The problem: Miguel Montero was signed shortly before spring training, then was dumped only a week in after going 0-for-11 at the plate. Pedro Severino, the organization’s longstanding hope for catcher of the future, was abysmal, hitting .171 with a .510 OPS over 203 plate appearances, and was sent back to Syracuse. Spencer Kieboom, the 27-year-old rookie, has done his best to help out Wieters, but while he has done a nice job behind the plate, he’s severely lacking at the plate.

Wieters, to be fair, has turned it around of late and is batting .375 over his last 11 games. But over the big picture, the Nationals still have the least productive catchers in baseball for the second straight season.

LACK OF EXPERIENCED LEFTIES
The Nationals opened the season with four left-handers in their bullpen. That should be a sign of strength, but it wasn’t. Doolittle wasn’t a problem; he was one of the best closers in the majors before injuring his foot in July. But the club’s three other southpaws (Sammy Solís, Matt Grace, Enny Romero) didn’t have much track record and didn’t perform well when called upon to get big outs late.

Grace has shown himself to be the most effective of the group, though more as a full-inning or even long reliever than as a matchup lefty.
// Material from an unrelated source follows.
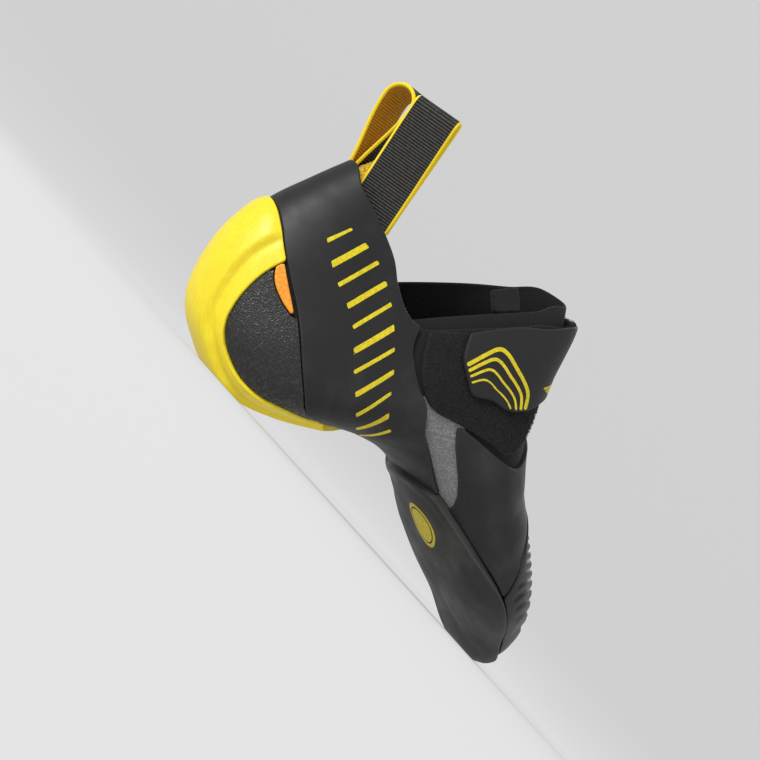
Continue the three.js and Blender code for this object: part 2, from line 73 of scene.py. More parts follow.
LOOP_HEIGHT = 54.0
LOOP_SEAT = 0.863
LOOP_FOOT = 3.4
LOOP_INSET = 3.2

# Steps and details of the fine surfaces
TIP_SECTIONS = 0.35
TIP_DOME = 1.0
SECTION_STEP = 0.06
ANGLE_STEP = 0.04
CURVE_STEPS = 6
LEAST_SLOPE = 0.09
FAR_OUTSIDE = -50.0
ENDLESS = 1e4
COARSE_ROWS = 150
COARSE_COLUMNS = 121
GRID_MARGIN = 3.0
CREASE_REACH = BALL_WIDTH * 0.35
RIB_TURN = math.radians(-35)
RIB_PITCH = 2.7
RIB_DEPTH = 0.7
HOLE_PITCH = 1.7
HOLE_RADIUS = 0.36
HOLE_DEPTH = 0.24
WEB_RIB = 1.15
WEB_RIB_DEPTH = 0.16
SELVEDGE = 1.1
LOOP_STEPS = 460
WEB_STEPS = 25
FIBRE_RINGS = 5
FIBRE_SIDES = 3
PRINT_SINK = 0.3
BAR_START = 0.18
BAR_LEAN = 0.25

# Sections of the last from the toe tip under the foot to above the collar. Columns: x, arch, back,
# topX, top, bend, fore, outer, inner, wide, round, crown, as shares of the sizes above.
SECTIONS = np.array([
    [0.832, 0.1, 0, 0.837, 0.107, 0.44, 1, 0.05, 0.055, 0.5, 2.2, 2],
    [0.823, 0.007, 0, 0.824, 0.188, 0.42, 1, 0.253, 0.264, 0.45, 2.3, 2],
    [0.8, -0.011, 0, 0.791, 0.245, 0.361, 1, 0.453, 0.431, 0.42, 2.5, 2],
    [0.755, 0.036, 0, 0.741, 0.303, 0.278, 1, 0.676, 0.62, 0.4, 2.7, 2],
    [0.686, 0.235, 0, 0.67, 0.366, 0.19, 1, 0.853, 0.811, 0.38, 2.8, 2],
    [0.6, 0.4, 0, 0.589, 0.439, 0.12, 1, 0.962, 0.947, 0.36, 2.8, 2],
    [0.509, 0.61, 0, 0.513, 0.53, 0.078, 1, 0.964, 0.951, 0.36, 2.6, 1.95],
    [0.427, 0.85, 0, 0.453, 0.63, 0.048, 0.8, 0.974, 0.953, 0.38, 2.4, 1.9],
    [0.347, 1, 0, 0.413, 0.727, 0.017, 0.5, 1.008, 0.974, 0.4, 2.3, 1.9],
    [0.264, 0.955, 0, 0.388, 0.82, -0.003, 0.2, 1.053, 0.997, 0.4, 2.2, 1.9],
    [0.178, 0.66, 0, 0.374, 0.9, -0.017, 0, 1.077, 1.003, 0.38, 2.2, 1.9],
    [0.089, 0.225, 0, 0.361, 0.967, -0.017, 0, 1.077, 1.013, 0.36, 2.5, 1.9],
    [0.009, 0, 0, 0.3465, 1.013, 0, 0, 1.058, 1.013, 0.34, 2.8, 1.9],
    [-0.065, 0, 0.045, 0.333, 1.05, 0.027, 0, 0.997, 0.97, 0.33, 2.6, 1.9],
    [-0.125, 0, 0.147, 0.32, 1.08, 0.056, 0, 0.89, 0.84, 0.34, 2.2, 1.9],
    [-0.157, 0, 0.363, 0.3065, 1.115, 0.072, 0, 0.732, 0.71, 0.36, 2.2, 1.9],
    [-0.156, 0, 0.597, 0.293, 1.148, 0.08, 0, 0.603, 0.639, 0.4, 2.2, 1.9],
    [-0.131, 0, 0.812, 0.28, 1.18, 0.087, 0, 0.542, 0.587, 0.44, 2.2, 1.9],
    [-0.104, 0, 1.009, 0.267, 1.213, 0.089, 0, 0.516, 0.548, 0.48, 2.2, 1.9],
    [-0.076, 0, 1.2, 0.254, 1.246, 0.089, 0, 0.5, 0.53, 0.5, 2.2, 1.9],
])
LAST_SECTION = len(SECTIONS) - 1
HEEL_MIDDLE = SECTIONS[15][5] * BALL_WIDTH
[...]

Solís continues to aggravate with his struggles in big spots and just earned his second demotion of the summer. Romero had a great arm, but was dumped after only two appearances and has now pitched for the Pirates and Royals this season, as well.
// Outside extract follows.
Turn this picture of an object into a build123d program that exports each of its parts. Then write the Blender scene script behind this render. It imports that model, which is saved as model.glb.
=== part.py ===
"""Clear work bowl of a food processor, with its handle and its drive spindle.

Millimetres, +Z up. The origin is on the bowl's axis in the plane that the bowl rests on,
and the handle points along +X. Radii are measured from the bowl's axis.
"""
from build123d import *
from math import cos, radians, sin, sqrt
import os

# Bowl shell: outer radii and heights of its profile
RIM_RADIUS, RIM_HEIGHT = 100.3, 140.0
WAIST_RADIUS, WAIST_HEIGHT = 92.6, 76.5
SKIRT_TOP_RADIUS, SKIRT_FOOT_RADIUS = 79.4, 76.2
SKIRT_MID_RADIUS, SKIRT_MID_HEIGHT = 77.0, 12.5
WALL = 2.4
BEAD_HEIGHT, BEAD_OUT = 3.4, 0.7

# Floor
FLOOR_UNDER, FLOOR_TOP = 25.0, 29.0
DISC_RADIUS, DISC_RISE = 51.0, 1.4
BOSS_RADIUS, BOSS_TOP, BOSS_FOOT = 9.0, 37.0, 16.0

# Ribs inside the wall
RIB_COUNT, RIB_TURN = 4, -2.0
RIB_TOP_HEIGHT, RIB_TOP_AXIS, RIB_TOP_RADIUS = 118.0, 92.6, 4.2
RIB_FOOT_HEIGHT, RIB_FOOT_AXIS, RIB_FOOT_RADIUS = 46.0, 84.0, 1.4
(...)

Tim Collins has done better when given a chance, but the Nationals’ lack of a lockdown lefty (a position that doesn’t usually cost much) has proven to be a major problem all season.

A ROOKIE MANAGER AND NEW COACHING STAFF
Yes, Davey Martinez has to be included in any discussion of what has gone wrong this season. Some will argue he’s the No. 1 reason for the Nats’ struggles. The take here is that’s not a fair assessment. No manager (even Dusty Baker) could overcome all the aforementioned issues and run away with the division this year. Also, Martinez genuinely seems to be liked and respected by the vast majority of the clubhouse.

Davey-Martinez-frowns-sidebar.jpgThat said, has the rookie skipper made some rookie mistakes? Yes. His bullpen management has left something to be desired. (Though, to be fair, there are very few managers truly effective in this department.) His ever-changing lineup combos haven’t helped that group find some needed stability.

Any discussion of the manager, though, also has to include his coaching staff. Remember, the Nationals didn’t just fire Baker, they fired the entire staff except for third base coach Bob Henley. The Mike Maddux-Derek Lilliquist swap seems to have had a negative effect, with few pitchers ever even mentioning their position coach when discussing matters positive or negative. (Maddux’s name used to come up all the time.) Hitting coach Kevin Long gets more positive reviews from his players, and the resurgence of the lineup now that that group is healthy has taken some heat off Long. But defense and baserunning remain problem areas for this team, and the coaching staff almost always deserves some of the blame when that happens.

THE MUCH-IMPROVED BRAVES AND PHILLIES
One reason the 2017 Nationals were able to run away with the National League East despite injuries to their lineup and ineffectiveness of their bullpen in the first half was the simple fact no one else in the division was ready to challenge them. The Mets once again were hoping for the impossible: a healthy rotation and lineup despite all kinds of injury histories. The Braves and Phillies weren’t ready to contend yet. The Marlins were ... well, the Marlins.

That’s not the case this season. Atlanta and Philadelphia each entered the season with reason to believe improvement was coming. Consensus opinion was that both teams were probably another year away (moreso in the Braves’ case) but it turns out both teams were ready to win now.

And so here we are on Aug. 20, and it’s the Braves and Phillies sitting atop the division, preparing to engage in a compelling pennant race with each other, while the Nationals are stuck seven games back, hoping they haven’t run out of time to thrust themselves back into the mix.